__Task directions__
Copy out the lines that include the word "with".

__Data lines__

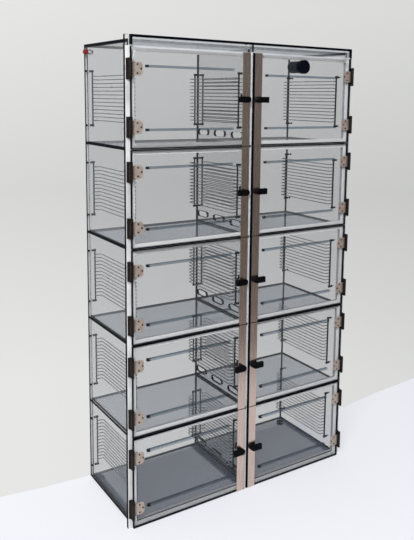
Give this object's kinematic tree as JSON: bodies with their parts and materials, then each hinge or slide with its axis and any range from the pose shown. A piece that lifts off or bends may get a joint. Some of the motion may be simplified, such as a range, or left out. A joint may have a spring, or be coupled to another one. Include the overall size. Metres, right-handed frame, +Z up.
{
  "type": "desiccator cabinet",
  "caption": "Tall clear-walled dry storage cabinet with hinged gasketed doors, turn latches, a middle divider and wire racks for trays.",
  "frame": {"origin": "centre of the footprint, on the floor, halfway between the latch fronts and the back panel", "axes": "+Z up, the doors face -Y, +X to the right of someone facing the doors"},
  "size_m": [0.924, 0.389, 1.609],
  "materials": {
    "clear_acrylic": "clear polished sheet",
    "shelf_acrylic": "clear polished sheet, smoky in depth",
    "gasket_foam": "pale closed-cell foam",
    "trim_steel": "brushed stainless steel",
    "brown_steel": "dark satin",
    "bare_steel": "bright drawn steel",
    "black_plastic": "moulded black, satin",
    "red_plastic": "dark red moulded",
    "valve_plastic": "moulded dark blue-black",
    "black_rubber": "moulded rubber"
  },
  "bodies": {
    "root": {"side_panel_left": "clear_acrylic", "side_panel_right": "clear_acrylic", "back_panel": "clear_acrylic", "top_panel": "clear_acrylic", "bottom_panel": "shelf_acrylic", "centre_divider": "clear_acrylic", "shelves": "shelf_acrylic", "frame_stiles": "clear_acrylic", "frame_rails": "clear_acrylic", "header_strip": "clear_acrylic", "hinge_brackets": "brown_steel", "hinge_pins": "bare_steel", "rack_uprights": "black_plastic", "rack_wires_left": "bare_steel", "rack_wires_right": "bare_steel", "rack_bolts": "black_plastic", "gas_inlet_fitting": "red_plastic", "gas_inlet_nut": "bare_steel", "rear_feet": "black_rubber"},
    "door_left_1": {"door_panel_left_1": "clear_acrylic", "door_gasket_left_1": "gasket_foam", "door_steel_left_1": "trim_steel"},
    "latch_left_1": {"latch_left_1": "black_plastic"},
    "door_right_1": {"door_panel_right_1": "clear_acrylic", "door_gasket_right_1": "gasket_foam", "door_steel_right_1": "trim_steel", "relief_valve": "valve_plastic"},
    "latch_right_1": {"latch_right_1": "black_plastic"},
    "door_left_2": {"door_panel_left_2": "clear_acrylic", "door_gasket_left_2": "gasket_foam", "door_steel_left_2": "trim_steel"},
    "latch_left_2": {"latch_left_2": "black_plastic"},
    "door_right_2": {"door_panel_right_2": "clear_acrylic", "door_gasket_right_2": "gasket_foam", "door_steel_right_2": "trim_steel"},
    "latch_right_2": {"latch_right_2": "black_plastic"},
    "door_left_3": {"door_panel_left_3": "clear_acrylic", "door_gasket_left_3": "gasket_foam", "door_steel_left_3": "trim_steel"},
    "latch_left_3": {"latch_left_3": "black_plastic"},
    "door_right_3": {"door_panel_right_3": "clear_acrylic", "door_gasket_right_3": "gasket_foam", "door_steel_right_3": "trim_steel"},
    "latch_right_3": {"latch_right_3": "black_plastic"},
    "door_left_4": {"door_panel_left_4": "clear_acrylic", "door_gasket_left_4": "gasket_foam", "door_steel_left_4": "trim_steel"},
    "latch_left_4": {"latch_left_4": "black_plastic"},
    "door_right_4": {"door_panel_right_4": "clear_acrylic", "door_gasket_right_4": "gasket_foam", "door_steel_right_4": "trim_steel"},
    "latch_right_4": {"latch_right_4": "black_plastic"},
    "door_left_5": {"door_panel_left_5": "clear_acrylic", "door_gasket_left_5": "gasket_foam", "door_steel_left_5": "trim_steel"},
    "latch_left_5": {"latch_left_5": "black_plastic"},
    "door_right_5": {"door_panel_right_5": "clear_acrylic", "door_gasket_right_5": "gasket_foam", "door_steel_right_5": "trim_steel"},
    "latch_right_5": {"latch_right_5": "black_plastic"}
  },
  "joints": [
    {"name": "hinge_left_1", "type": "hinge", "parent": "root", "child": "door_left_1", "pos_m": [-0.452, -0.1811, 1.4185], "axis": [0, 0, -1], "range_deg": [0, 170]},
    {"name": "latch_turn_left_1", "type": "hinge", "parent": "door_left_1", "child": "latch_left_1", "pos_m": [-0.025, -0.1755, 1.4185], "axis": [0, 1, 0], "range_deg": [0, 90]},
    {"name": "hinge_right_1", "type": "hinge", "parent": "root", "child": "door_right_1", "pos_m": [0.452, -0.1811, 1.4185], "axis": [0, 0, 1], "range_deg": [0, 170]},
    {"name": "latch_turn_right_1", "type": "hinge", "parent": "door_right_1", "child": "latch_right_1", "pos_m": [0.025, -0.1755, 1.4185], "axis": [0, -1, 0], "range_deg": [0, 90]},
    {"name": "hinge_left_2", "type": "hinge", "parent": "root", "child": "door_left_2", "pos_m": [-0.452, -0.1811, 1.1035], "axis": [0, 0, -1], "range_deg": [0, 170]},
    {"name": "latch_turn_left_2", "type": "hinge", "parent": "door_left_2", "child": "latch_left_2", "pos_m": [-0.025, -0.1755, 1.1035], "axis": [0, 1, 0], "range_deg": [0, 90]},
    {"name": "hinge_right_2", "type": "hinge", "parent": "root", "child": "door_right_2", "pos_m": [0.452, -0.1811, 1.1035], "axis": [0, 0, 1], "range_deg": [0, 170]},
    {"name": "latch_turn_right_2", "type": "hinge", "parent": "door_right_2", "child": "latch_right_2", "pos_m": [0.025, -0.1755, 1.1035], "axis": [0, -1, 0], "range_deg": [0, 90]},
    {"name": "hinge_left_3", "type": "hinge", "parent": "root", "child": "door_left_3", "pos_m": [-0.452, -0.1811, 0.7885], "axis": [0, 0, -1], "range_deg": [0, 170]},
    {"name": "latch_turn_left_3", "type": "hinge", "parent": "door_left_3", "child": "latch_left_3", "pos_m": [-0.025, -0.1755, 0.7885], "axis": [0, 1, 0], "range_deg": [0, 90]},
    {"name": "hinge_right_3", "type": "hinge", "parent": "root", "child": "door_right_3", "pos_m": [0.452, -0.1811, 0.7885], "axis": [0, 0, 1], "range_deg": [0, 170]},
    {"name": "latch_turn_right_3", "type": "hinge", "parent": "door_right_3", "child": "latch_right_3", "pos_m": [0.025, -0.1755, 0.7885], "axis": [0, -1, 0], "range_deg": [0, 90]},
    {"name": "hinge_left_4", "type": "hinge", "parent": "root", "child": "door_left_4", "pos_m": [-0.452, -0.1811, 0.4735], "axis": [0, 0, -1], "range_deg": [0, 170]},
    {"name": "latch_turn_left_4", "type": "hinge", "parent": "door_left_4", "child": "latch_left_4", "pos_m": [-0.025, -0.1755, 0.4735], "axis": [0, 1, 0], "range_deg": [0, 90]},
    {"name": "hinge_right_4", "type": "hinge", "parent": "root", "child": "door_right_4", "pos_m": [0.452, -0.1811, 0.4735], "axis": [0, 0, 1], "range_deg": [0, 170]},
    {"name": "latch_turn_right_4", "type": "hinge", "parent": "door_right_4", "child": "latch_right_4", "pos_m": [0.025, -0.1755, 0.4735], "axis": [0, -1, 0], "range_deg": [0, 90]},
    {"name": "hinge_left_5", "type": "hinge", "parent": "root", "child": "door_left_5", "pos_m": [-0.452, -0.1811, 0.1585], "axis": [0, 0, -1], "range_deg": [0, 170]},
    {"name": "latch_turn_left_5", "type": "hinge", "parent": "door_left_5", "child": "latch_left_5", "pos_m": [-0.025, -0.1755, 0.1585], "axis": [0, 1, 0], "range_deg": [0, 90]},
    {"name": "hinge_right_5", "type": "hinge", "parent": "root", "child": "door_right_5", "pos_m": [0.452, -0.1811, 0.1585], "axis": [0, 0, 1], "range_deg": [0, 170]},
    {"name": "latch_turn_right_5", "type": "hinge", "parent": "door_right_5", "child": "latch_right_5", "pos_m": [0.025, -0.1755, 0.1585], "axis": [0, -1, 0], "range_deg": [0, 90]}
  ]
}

__The completed task__
Give this object's kinematic tree as JSON: bodies with their parts and materials, then each hinge or slide with its axis and any range from the pose shown. A piece that lifts off or bends may get a joint. Some of the motion may be simplified, such as a range, or left out. A joint may have a spring, or be coupled to another one. Include the overall size. Metres, right-handed frame, +Z up.
  "caption": "Tall clear-walled dry storage cabinet with hinged gasketed doors, turn latches, a middle divider and wire racks for trays.",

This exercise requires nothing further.